Broad did not have to wait long to get another, removing Abhinav – who inside edged an outswinger on to the stumps – for 49.
That prompted a roar that paled in comparison to the one moments later when Tendulkar entered the fray, although the first delivery he faced was somewhat of an anti-climax – Broad sending it down the leg side for four byes.
It was not long before he was off the mark and, having nearly chopped on to Tremlett, he showed the first real sign of his class with a gorgeous back-foot punch to the cover boundary.
England’s gigantic seamer nearly had the batsman in his next over, though, thrice beating the edge.
Tendulkar started well after lunch, with three quick boundaries, but Dravid – unwilling to play second fiddle – hit out with some equally impressive shots.
Yet there were still moments of strife for Tendulkar and, when Broad replaced Tremlett, he was soon heading back to the pavilion for 34.
Another excellent piece of bowling from the seamer saw him draw Tendulkar into a drive but he could only edge to second slip, where Swann took a wonderful low catch.
England were understandably buoyed, something their energy illustrated by Swann having Dravid in some trouble in his next over.
However, the next set of six – bowled by Broad – proved disappointing as VVS Laxman, on nought, and Dravid were dropped in the slips by Andrew Strauss and Swann respectively.
Dravid brought up his fifty soon after courtesy of a glorious flick through midwicket, which dissected the field perfectly.
Broad continued to probe with little reward but was replaced by Tremlett following an impressive spell of 1-3 from his six overs.
That change reaped an instant result for England as Laxman’s stay was ended when he inexplicably flicked a bouncer to Jonathan Trott at deep backward square-leg.
Swann was in on the act soon after, trapping Raina in front from what was his first delivery at a left-hander in the Test.
Following a breathless afternoon session, the game entered a lull after tea as England dried up the runs with skipper Mahendra Singh Dhoni playing the kind of stodgy manner that belies his aggressive reputation.
The war of attrition halted as Dravid drove Trott through the covers for four, but he was quickly back into his shell.
The hosts, meanwhile, seemed happy to sit back and wait for the new ball rather than attack overly.
The fifty partnership was brought up prior to that, though – the 137 balls it spanned proving largely uneventful.
It was no surprise, therefore, that Strauss opted to take the new ball immediately.
That yielded almost instant results as Tremlett – in the second over of his spell – found Dhoni’s edge, Swann taking an excellent catch at second slip to end the skipper’s 103-ball stay.
And, after roughing Harbhajan Singh up with a no-ball next up, he had another as the tailender nicked off, Prior doing the rest.
Praveen Kumar did not seem willing to hang around, launching into several ambitious strokes – albeit riding his luck occasionally.

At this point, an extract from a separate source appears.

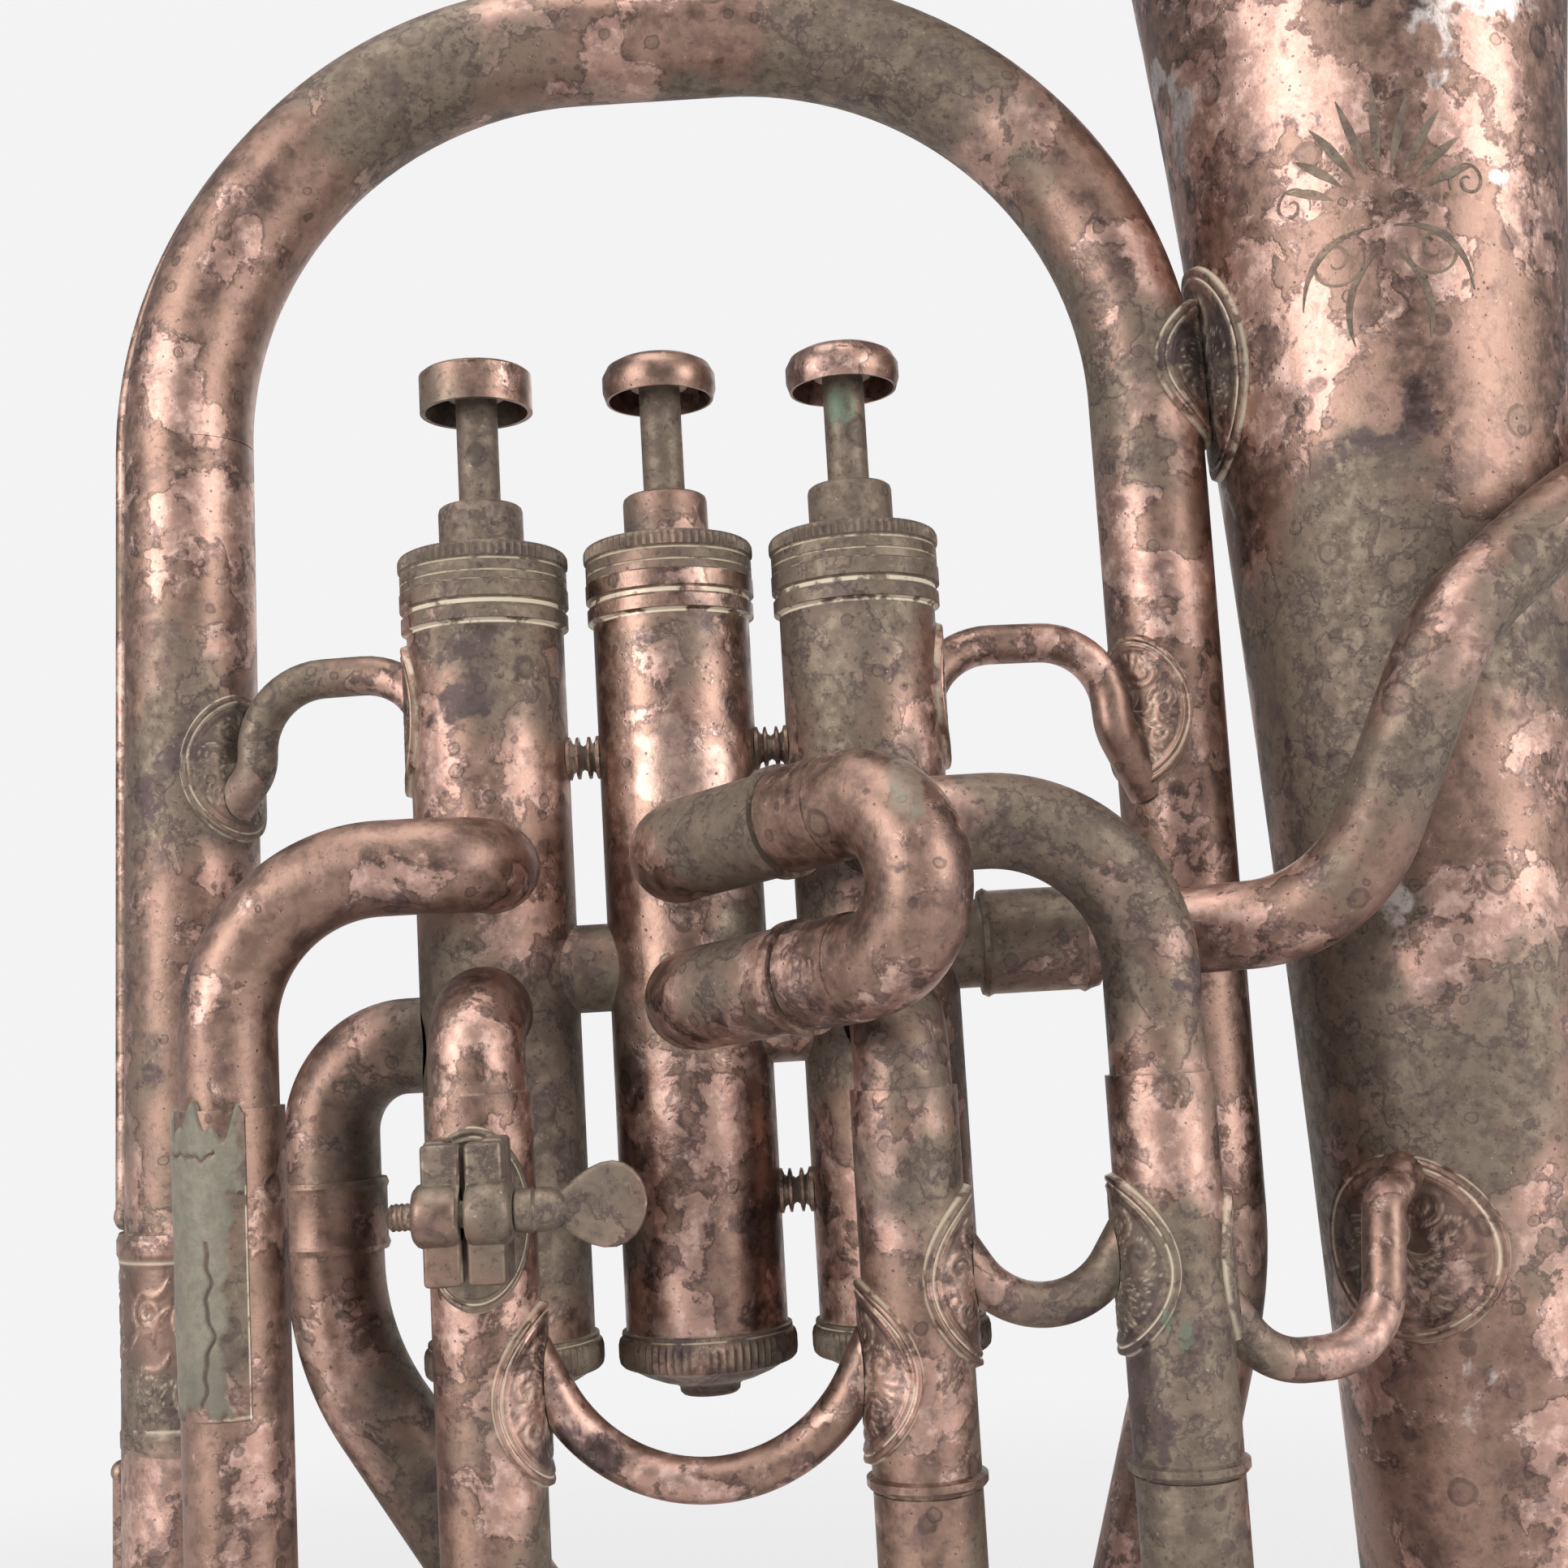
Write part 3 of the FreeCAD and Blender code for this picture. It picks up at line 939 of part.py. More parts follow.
def guard_rails():
    """Thin half-round rails soldered along the outside of the left leg, the top bow and the bottom bow."""
    shoulder, bend = size("bow_shoulder_z"), size("top_bow_bend")
    lift = size("guard_lift")
    top_out = size("left_radius_top") + lift
    foot_out = size("left_radius_foot") + lift
    foot_z = size("garland_top_z") + 2.2
    start = at(left_x(foot_z) - foot_out, BODY_Y, foot_z)
    shoulder_point = at(size("left_x") - top_out, BODY_Y, shoulder)
    arc_radius = bend + top_out
    end_turn = math.radians(size("guard_arc_deg"))
    climb = (shoulder_point - start).normalize()
    leaving = Rotation(BACK, math.degrees(end_turn)).multVec(climb)
    corner = shoulder_point + climb * (arc_radius * math.tan(end_turn / 2))
    end = corner + leaving * (arc_radius * math.tan(end_turn / 2))
    upper_route = route("upper_guard_route", [start, corner, end], [arc_radius])
    ball = primitive("Sphere", "upper_guard_ball", Placement(start, Rotation()), Radius="dim.guard_ball")
    upper_bar = swept("upper_guard_bar", upper_route, "dim.guard_radius")
    upper = less("upper_guard", joined("upper_guard_blank", upper_bar, ball), LEFT_LEG_SPACE, TOP_BOW_SPACE)
    tangent = size("bell_foot_z")
    leg_run = size("garland_top_z") - 8.0 - tangent
    growth = (bell_radius_at(tangent) - size("bottom_bow_foot_radius")) / (leg_run + math.pi * BOTTOM_BEND)
    left_edge = BOTTOM_LEFT_X - size("bottom_bow_foot_radius") - growth * leg_run - lift
    right_edge = size("bell_x") + bell_radius_at(tangent) + lift
    guard_bend = (right_edge - left_edge) / 2
    low = tangent - guard_bend
    middle_x = (left_edge + right_edge) / 2
    reach = math.radians(size("lower_guard_arc_deg"))
    left_corner = at(middle_x - guard_bend * math.tan(math.pi / 4 + math.atan(growth) / 2), BODY_Y, low)
    far_corner = at(middle_x + guard_bend * math.tan(reach / 2), BODY_Y, low)
    lower_end = at(middle_x + guard_bend * math.sin(reach), BODY_Y, tangent - guard_bend * math.cos(reach))
    start_z = size("garland_foot_z") - 3.4
    lower_start = left_corner + Vector(growth, 0, 1) * (start_z - low)
    lower_route = route("lower_guard_route", [lower_start, left_corner, far_corner, lower_end],
                        [guard_bend - TRACE] * 2)
    lower_ball = primitive("Sphere", "lower_guard_ball", Placement(lower_start, Rotation()), Radius="dim.guard_ball")
    lower_bar = swept("lower_guard_bar", lower_route, "dim.guard_radius")
    lower = less("lower_guard", joined("lower_guard_blank", lower_bar, lower_ball), BOTTOM_BOW_SPACE)
    node("guard_rails", group("guards", upper, lower))


guard_rails()


def leadpipe_brace():
    """The short post that holds the leadpipe off the bell."""
    height, reach = 46, 8
    anchor = at(size("bell_x"), BODY_Y, height)
    post_end = at(150, 42, height)
    post = bar("leadpipe_post", anchor + (post_end - anchor).normalize() * 20, post_end, "dim.post_radius")
    bell_core = doc.addObject("Part::Cone", "leadpipe_post_bell_core")
    bell_core.Radius1, bell_core.Radius2 = bell_radius_at(height - reach), bell_radius_at(height + reach)
    bell_core.Height = 2 * reach
    bell_core.Placement = Placement(anchor - UP * reach, Rotation())
    node("leadpipe_brace", less("leadpipe_brace_cut", post, bell_core, LEADPIPE_SPACE))


leadpipe_brace()


def lyre_clamp():
    """The lyre clamp on the first slide's inner leg, and its thumbscrew."""
    x = size("first_inner_x")
    screw_z, screw_y = size("clamp_screw_z"), size("clamp_screw_y")
    slit, socket = size("clamp_slit"), size("clamp_socket")
    top, foot = screw_z + 9.6, screw_z - 9.6
    front = SLIDE_Y - size("leg_radius")
    socket_back = front - size("flange_thickness") + 0.15
    (_, _), (_, leg_space) = FIRST_LEGS
    parts = [wrap("clamp_base", leg_space, at(x, SLIDE_Y, screw_z - 1.5), FRONT, size("leg_radius"), 25, 62)]
    for k, side in enumerate((-1, 1)):
        near = x + side * slit / 2
        plate_far, lug_far = x + side * size("clamp_plate_reach"), x + side * size("clamp_lug_reach")
        parts.append(box(f"jaw_plate_{k}", at(min(near, plate_far), screw_y - 1.5, foot),
                         at(max(near, plate_far), front + 3, top)))
        parts.append(bar(f"jaw_lug_{k}", at(near, screw_y, screw_z), at(lug_far, screw_y, screw_z),
                         "dim.clamp_lug_radius"))
    socket_space = box("clamp_socket_space", at(x - socket / 2, socket_back - socket, foot - 5),
                       at(x + socket / 2, socket_back, top + 5))
    hole = bar("clamp_screw_hole", at(x - 20, screw_y, screw_z), at(x + 20, screw_y, screw_z), "dim.screw_hole")
    node("lyre_clamp", less("clamp", joined("clamp_blank", *parts), leg_space, socket_space, hole))
    tip, shoulder = x - 10.2, x + size("clamp_lug_reach") + 0.15
    shank = bar("screw_shank", at(tip, screw_y, screw_z), at(shoulder + 1, screw_y, screw_z), "dim.screw_radius")
    collar = bar("screw_collar", at(shoulder, screw_y, screw_z), at(shoulder + 6, screw_y, screw_z), "2.9")
    paddle = primitive("Ellipsoid", "screw_paddle", facing(at(shoulder + 11.5, screw_y, screw_z), UP),
                       Radius1="5", Radius2="6.6", Radius3="1.6")
    node("lyre_thumbscrew", joined("thumbscrew", shank, collar, paddle))


lyre_clamp()

# ---------------------------------------------------------------- checks and files

doc.recompute()
problems = []
for item in doc.Objects:
    if "Invalid" in item.State or "Error" in item.State:
        problems.append(f"{item.Name}: {item.State}")
for label, item in NODES.items():
    if item.Shape.isNull() or not item.Shape.isValid() or item.Shape.Volume <= 0:
        problems.append(f"{label}: bad shape")
if problems:
    raise SystemExit("\n".join(problems))
for label, item in NODES.items():
    item.Shape.exportStep(f"parts/{label}.step")
print(len(NODES), "sub-parts")
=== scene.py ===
"""Looks for the baritone horn: tarnished plate on brass, with knurled caps and engraved flanges."""

import math

import bmesh
import bpy
import numpy as np
from mathutils import Matrix, Vector


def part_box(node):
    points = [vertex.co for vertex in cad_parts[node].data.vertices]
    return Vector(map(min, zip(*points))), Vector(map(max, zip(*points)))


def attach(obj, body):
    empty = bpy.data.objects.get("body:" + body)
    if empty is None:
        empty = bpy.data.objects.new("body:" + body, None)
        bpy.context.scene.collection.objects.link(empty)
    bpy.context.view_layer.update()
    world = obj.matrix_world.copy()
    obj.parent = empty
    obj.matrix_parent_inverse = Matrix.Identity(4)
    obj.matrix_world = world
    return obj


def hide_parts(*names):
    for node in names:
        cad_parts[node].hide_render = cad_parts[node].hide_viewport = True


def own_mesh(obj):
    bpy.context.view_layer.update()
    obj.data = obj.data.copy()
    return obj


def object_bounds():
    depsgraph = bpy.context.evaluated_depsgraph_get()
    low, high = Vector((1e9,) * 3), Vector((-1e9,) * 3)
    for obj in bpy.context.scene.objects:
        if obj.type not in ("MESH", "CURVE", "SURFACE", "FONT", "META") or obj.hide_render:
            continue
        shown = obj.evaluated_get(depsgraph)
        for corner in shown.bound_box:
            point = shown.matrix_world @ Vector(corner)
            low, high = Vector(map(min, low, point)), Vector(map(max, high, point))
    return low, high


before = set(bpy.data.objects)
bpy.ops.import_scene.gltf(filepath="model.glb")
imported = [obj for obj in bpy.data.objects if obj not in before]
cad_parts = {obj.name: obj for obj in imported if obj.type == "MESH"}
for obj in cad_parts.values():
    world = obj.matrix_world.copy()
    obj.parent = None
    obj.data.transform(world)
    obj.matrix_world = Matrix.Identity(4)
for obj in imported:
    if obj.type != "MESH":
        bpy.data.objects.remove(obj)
cad_low, cad_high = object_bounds()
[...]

But, having struck a couple of boundaries and helped India past the follow-on mark, he departed for 17 when a Broad bouncer took the glove and Strauss took the catch.
Dravid remained, though, and brought up his 33rd Test century – and first at the home of cricket – from 202 balls courtesy of two through midwicket.
Anderson showed signs of rediscovering his best form by bowling Zaheer Khan with a beauty before having Ishant Sharma caught behind to wrap things up.
That left England’s openers with a tricky 20-minute period to bat, but Strauss and Alastair Cook safely negotiated the five overs.